That’s right, superstitions suggest that babies born on Christmas Day come with some bonus powers. No, not like Xena Warrior Princess powers (they can’t use telekinesis or outwit their opponents with magic). Instead, their special attributes have to do more with their birth being a good omen and a clue that their future is bright. One need only consider a few Christmas babies to see how this might be true. Think: Jimmy Buffet, Annie Lennox, and Isaac Newton. If their lives are any indication, claiming the 25th of December as your b-day isn’t too bad at all. Then again, folklore is a fickle thing and bound to have contrarian opinions. What will you believe? There are plenty of fascinating beliefs and old wives’ tales about Christmas Day babies for you to decide yourself.

What sign is December 25?

Babies born on Christmas Day are Capricorns, which is represented by the goat. “Those born under this sign are naturally well-mannered, good-natured, and highly disciplined,” Karen Comen, life coach and lead astrologer at ZodiacSign.com, explains. “But Capricorns can also be stingy know-it-alls and develop a ‘my way or the highway’ life philosophy.”
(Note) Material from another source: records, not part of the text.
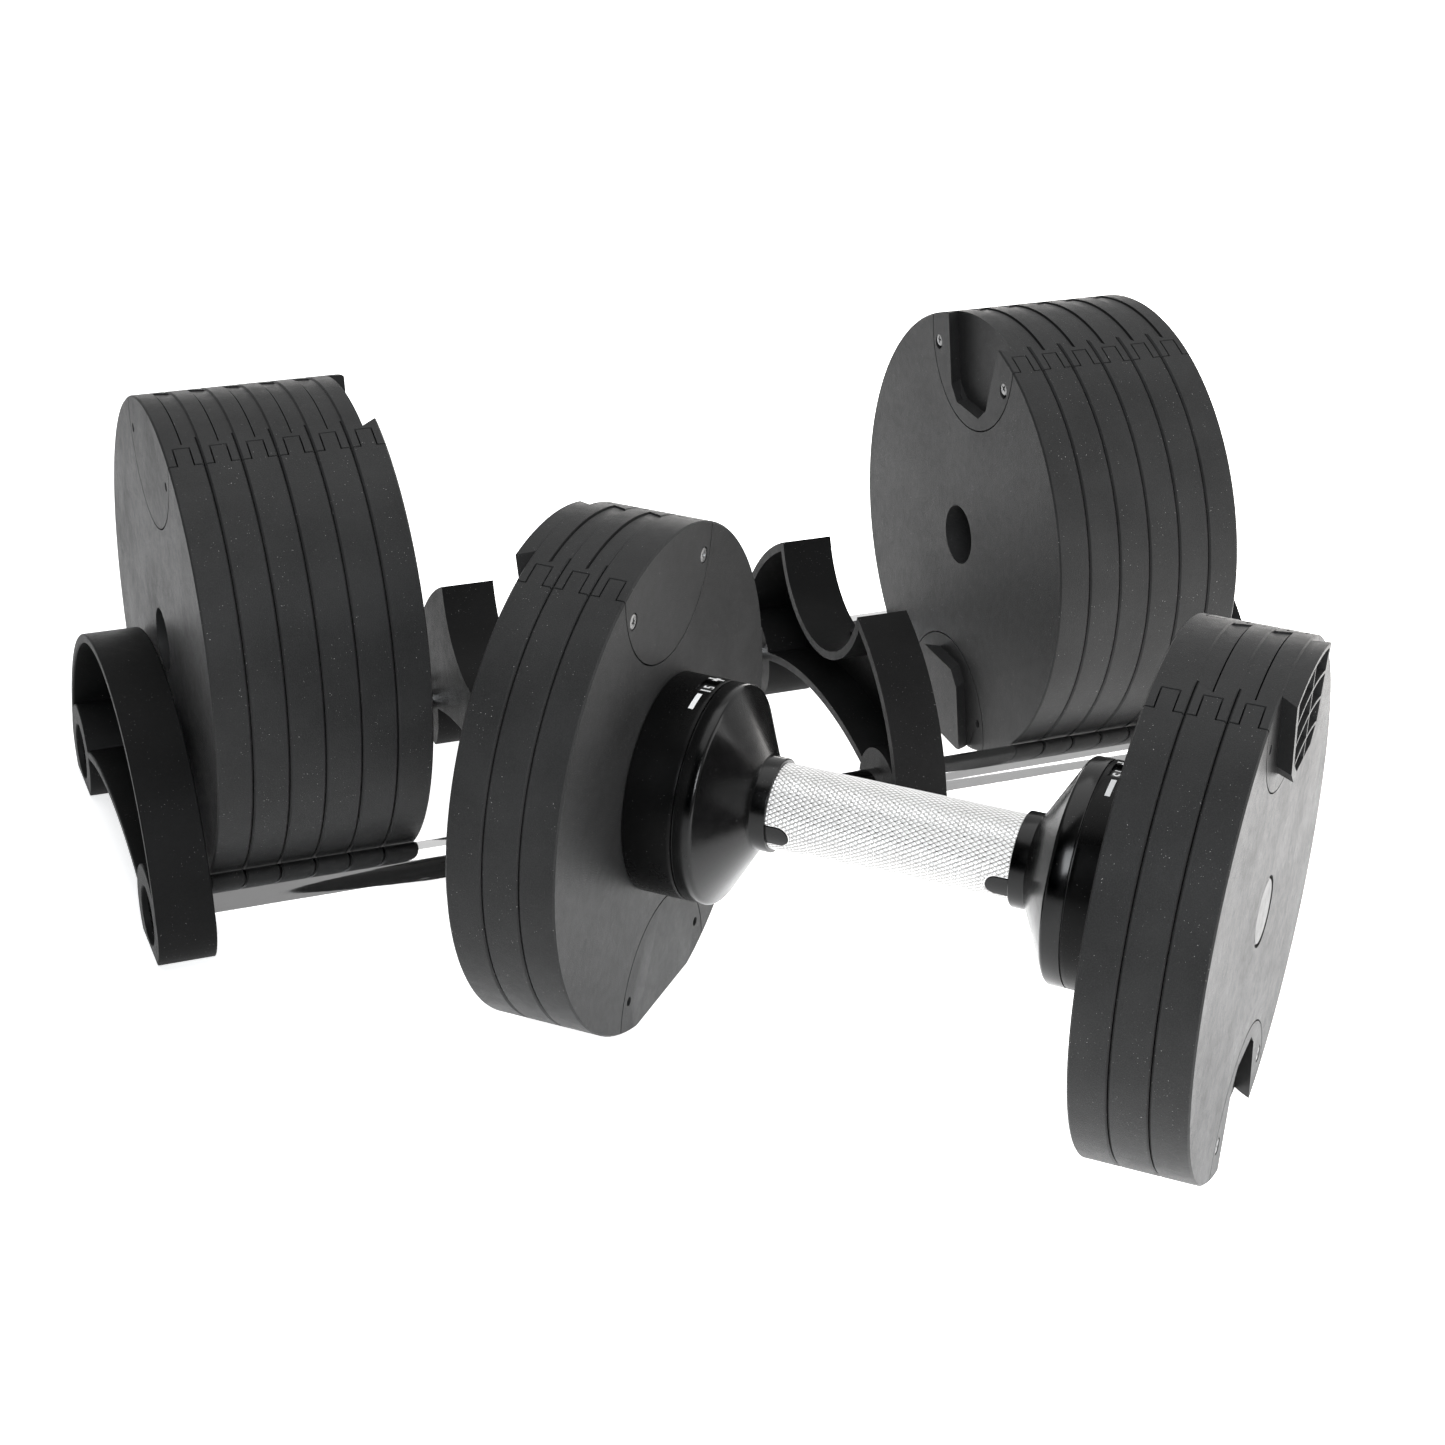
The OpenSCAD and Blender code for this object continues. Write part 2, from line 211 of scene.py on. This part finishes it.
def knurled_chrome():
    """Chrome with painted shade in the grooves of its knurl, the shade mottled at random."""
    m = Nodes("knurled_chrome")
    rise = m.node("ShaderNodeAttribute", attribute_name="rise").outputs["Fac"]
    mottle = m.noise(700.0, 5.0)
    wear = m.noise(90.0, 4.0)
    # Painted shade: where rise is low, in the grooves, the colour is a dark brown-grey mottled at random, while
    # the crests stay near white.
    groove = m.mix(m.spread(mottle, 0.35, 0.65, 0.0, 1.0), grey(0.1, 0.09), grey(0.22, 0.07))
    crest = m.mix(m.spread(wear, 0.35, 0.65, 0.0, 1.0), grey(0.96, 0.005), grey(0.9, 0.01))
    m.put("Base Color", m.mix(m.spread(rise, 0.1, 0.5, 0.0, 1.0), groove, crest))
    m.put("Metallic", 0.45)
    m.put("Roughness", m.spread(wear, 0.3, 0.7, 0.36, 0.44))
    m.put("Normal", m.bump(mottle, 0.08, 0.0001))
    return m.material


def printed(name):
    """White print: slightly uneven ink."""
    m = Nodes(name)
    ink = m.noise(1500.0, 3.0)
    m.put("Base Color", m.mix(m.spread(ink, 0.35, 0.75, 0.0, 1.0), grey(0.92), grey(0.84)))
    m.put("Roughness", m.spread(ink, 0.3, 0.8, 0.4, 0.55))
    m.put("Normal", m.bump(ink, 0.05, 0.0001))
    return m.material


FINISHES = {
    "plate_coating": coated("plate_coating", 0.026, 0.38, 0.6, 0.8, 0.0, specular=0.09),
    "insert_plastic": coated("insert_plastic", 0.027, 0.4, 0.5, 0.6, 0.0, specular=0.09),
    "cradle_plastic": coated("cradle_plastic", 0.009, 0.44, 0.4, 0.4, 0.0, 3200.0, specular=0.06),
    "collar_black": coated("collar_black", 0.003, 0.3, 0.1, 0.3, 0.0, 3600.0, 0.0, 0.1),
    "bar_black": coated("bar_black", 0.016, 0.3, 0.2, 0.4, 0.0, specular=0.2),
    "dial_black": coated("dial_black", 0.012, 0.34, 0.1, 0.2, 0.0, 3600.0),
    "gloss_black": coated("gloss_black", 0.004, 0.2, 0.03, 0.25, 0.0, 3000.0, 0.0, 0.3),
    "grip_chrome": metal("grip_chrome", 0.93, 0.09, 0.06, 0.01),
    "rail_chrome": metal("rail_chrome", 0.86, 0.04, 0.03, 0.0),
    "steel": metal("steel", 0.58, 0.26, 0.14, 0.0, 0.08),
    "screw_steel": metal("screw_steel", 0.22, 0.32, 0.08, 0.0, 0.1),
}
WHITE_PRINT = printed("white_print")

slots = {s["node"]: s["material_slot"] for s in frame["record"]["subparts"]}
for name, node in NODES.items():
    node.data.materials.clear()
    node.data.materials.append(FINISHES[slots[name]])

# ---- smooth shading and soft edges on the CAD's parts ----


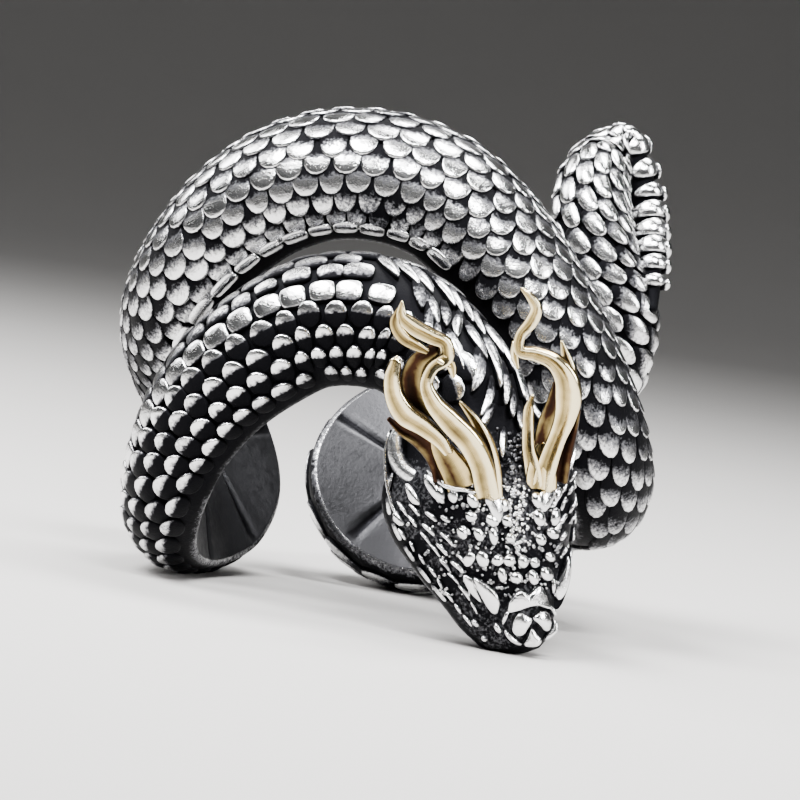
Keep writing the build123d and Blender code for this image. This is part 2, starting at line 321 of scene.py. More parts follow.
@dataclass
class SnakePath:
    """Centre line of the snake from snout to tail tip, with its section at each place."""

    sizes: BodySizes = BodySizes()
    tail_lean: tuple[float, float, float] = (0.8, -0.5, 0.6)
    curl_lean: tuple[float, float, float] = (0.5, 0.2, 0.6)
    tangent_reach: float = 0.1
    curve: Curve = field(init=False)

    def __post_init__(self) -> None:
        """Joins the head's, the band's and the tail's rows into one curve."""
        self.curve = Curve(np.array(self.head_rows() + self.band_rows() + self.tail_rows(), float))

    @staticmethod
    def outward(around: float) -> np.ndarray:
        """Direction straight out from the finger's axis."""
        angle = math.radians(around)
        return np.array([math.sin(angle), 0.0, math.cos(angle)])

    def head_axes(self) -> tuple[np.ndarray, np.ndarray, np.ndarray]:
        """Start of the head, and its forward and upward directions.

        Returns:
            The start in millimetres and two unit vectors.
        """
        size = self.sizes
        radius = (size.finger_diameter + size.body_height) / 2 + size.head_lift
        start = self.outward(size.head_around) * radius + np.array([0.0, -size.head_reach, 0.0])
        turn, droop = math.radians(size.head_turn), math.radians(size.head_droop)
        forward = np.array([
            math.sin(turn) * math.cos(droop), -math.cos(turn) * math.cos(droop), -math.sin(droop)])
        side = unit(np.cross(self.outward(size.head_roll), forward))
        return start, forward, np.cross(forward, side)

    def head_rows(self) -> list[np.ndarray]:
        """Rows of place, back direction, width, height and brow, from snout to neck.

        Returns:
            One row of nine numbers for each section of the head.
        """
        size = self.sizes
        start, forward, up = self.head_axes()
        rows = []
        for part in reversed(HEAD):
            place = start + forward * (part.share * size.head_length) - up * (part.drop * size.head_height)
            rows.append(np.concatenate([place, up, [
                part.width * size.head_width, part.height * size.head_height, part.brow * size.brow_rise]]))
        return rows

    def band_place(self, station: Station) -> np.ndarray:
        """Middle of the body at a station of the band.

        Args:
            station: the place on the band.

        Returns:
            Its middle in millimetres.
        """
        size = self.sizes
        radius = (size.finger_diameter + size.body_height) / 2 + station.lift * size.body_height
        return self.outward(station.around) * radius + np.array([0.0, station.along * size.band_spacing, 0.0])

    def band_rows(self) -> list[np.ndarray]:
        """Rows of place, back direction, width, height and no brow along the band.

        Returns:
            One row of nine numbers for each station.
        """
        size = self.sizes
        return [
            np.concatenate([self.band_place(s), self.outward(s.around), [
                s.width * size.body_width, s.height * size.body_height, 0.0]])
            for s in BAND
        ]

    def tail_rows(self) -> list[np.ndarray]:
        """Rows of the tail and its curled tip.

        Returns:
            One row of nine numbers for each place on the tail and the curl.
        """
        size = self.sizes
        foot = self.band_place(BAND[-1])
        over, along, high = self.tail_lean
        rows = []
        for point in TAIL:
            place = foot + np.array([point.out, point.back, point.up]) * size.tail_length
            rows.append(np.concatenate([place, [over - point.back, along * point.back, high], [
                point.width * size.tail_width, point.height * size.tail_height, 0.0]]))
        top = rows[-1][:3]
        for share, wide in CURL:
            bow = math.sqrt(min(1.0, 4 * share))
            place = top + np.array([
                size.curl_offset * (size.curl_start + (1 - size.curl_start) * bow),
                size.curl_bow * (1 - bow) - size.curl_length * share,
                -size.curl_bow * bow])
            rows.append(np.concatenate([place, self.curl_lean, [
                wide * size.curl_width, wide * size.curl_width, 0.0]]))
        return rows

    def frame(self, distance: np.ndarray) -> tuple[np.ndarray, np.ndarray, np.ndarray, np.ndarray]:
        """Row, forward, side and back direction at each distance.

        Args:
            distance: millimetres from the snout along the centre line.

        Returns:
            The curve's rows and three sets of unit vectors.
        """
        row = self.curve.at(distance)
        near = np.minimum(distance + self.tangent_reach, self.curve.length)
        ahead = unit(self.curve.at(near)[..., :3] - self.curve.at(near - 2 * self.tangent_reach)[..., :3])
        side = unit(np.cross(ahead, row[..., 3:6]))
        return row, ahead, side, unit(np.cross(side, ahead))

    def surface(self, distance: np.ndarray, angle: np.ndarray, lift: np.ndarray) -> np.ndarray:
        """Points on the snake's back.

        Args:
            distance: millimetres along the centre line, from the snout.
            angle: radians across the back from its ridge, positive to the side direction.
            lift: millimetres above the smooth back.

        Returns:
            Points in the worn frame.
        """
        size = self.sizes
        row, _, side, back = self.frame(distance)
        width, height, brow = row[..., 6], row[..., 7], row[..., 8]
        wall = size.wall(height)
        ridge = brow * np.exp(-(((np.abs(np.degrees(angle)) - size.brow_place) / size.brow_spread) ** 2))
        across = (width / 2 + lift) * np.sin(angle)
        level = -height / 2 + wall + (height - wall + lift) * np.cos(angle) + ridge
        return row[..., :3] + side * across[..., None] + back * level[..., None]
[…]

In Western astrology, December is considered the season of prosperity and success, according to Comen, so a Christmas baby is supposedly more likely to be quite career-driven. “Capricorns are infamous for their driven mentality towards work,” Comen says. “So the myth in question is that babies born on Christmas Day already have their career paths set up.”

With this in mind, what does it mean to be born on Christmas Day, specifically?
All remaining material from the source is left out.